Except as set forth in Section 13 below, all claims, disputes, or controversies arising out of or relating to this Agreement are governed by the laws of California without reference to conflict of law rules. If any disputes arise, the parties will first attempt to resolve the dispute informally via good faith negotiation. If the dispute has not been resolved after 30 days, the parties will resolve any claim, dispute, or controversy (excluding any claims for injunctive or other equitable relief) by binding arbitration before a single arbitrator administered by JAMS, its successors and assigns, in San Mateo County, California, unless otherwise agreed by the parties in writing, and pursuant to its arbitration rules. Each party will be responsible for paying any arbitration fees in accordance with the foregoing rules, and the award rendered by the arbitrator may include costs of arbitration, reasonable attorneys’ fees and reasonable costs for expert and other witnesses. Any judgment on the award rendered by the arbitrator may be entered in any court of competent jurisdiction. Nothing in this Section shall be deemed to prevent either party from seeking injunctive or other equitable relief from the courts as necessary to prevent the actual or threatened infringement, misappropriation, or violation of its data security, intellectual property rights, or other proprietary rights.
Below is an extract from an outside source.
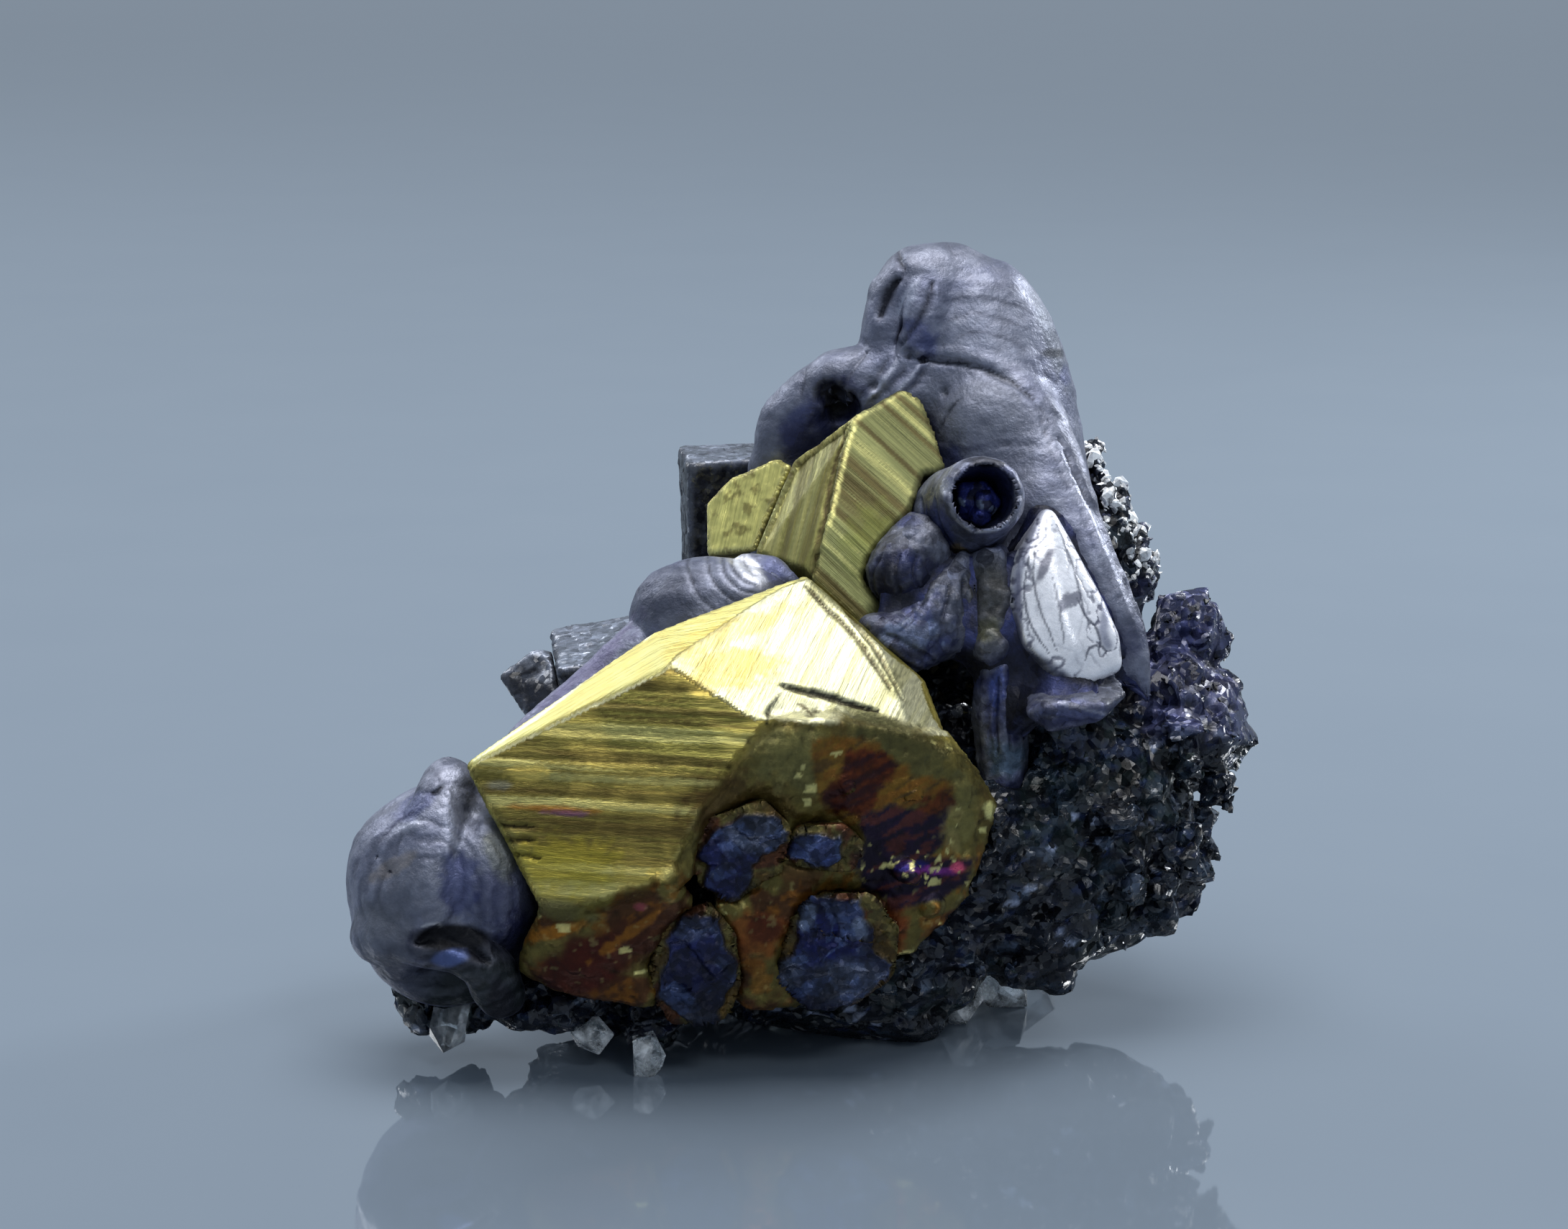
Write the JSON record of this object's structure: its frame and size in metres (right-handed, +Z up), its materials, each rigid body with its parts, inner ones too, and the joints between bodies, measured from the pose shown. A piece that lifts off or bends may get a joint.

13. U.S. PUBLIC SECTOR CUSTOMERS

Notwithstanding any provision to the contrary, if Customer is a:

(i) U.S. federal government entity, then (a) the Agreement is governed by applicable U.S. federal law, (b) Customer’s indemnification obligations under this Agreement will be limited to the extent allowed by applicable U.S. federal law, and (c) if Customer is legally prohibited from providing any indemnity, none will apply. Also, this Agreement shall not be construed in derogation of the U.S. Department of Justice’s right to defend any claim or action brought against the U.S. In addition, the Products (including the Software and Documentation) consist of commercial items, including commercial computer software and associated documentation, as defined in applicable U.S. Federal Acquisition Regulations and the Defense Federal Acquisition Regulation Supplement, and were developed solely at private expense. As such, Customer’s rights in the Software and Documentation are as set forth in this Agreement.

(ii) U.S. state, county, or city entity, then (a) Customer’s indemnification obligations under this Agreement will be limited to the extent allowed by applicable state law without waiving sovereign immunity, and (b) if Customer is legally prohibited from providing any indemnity, none will apply.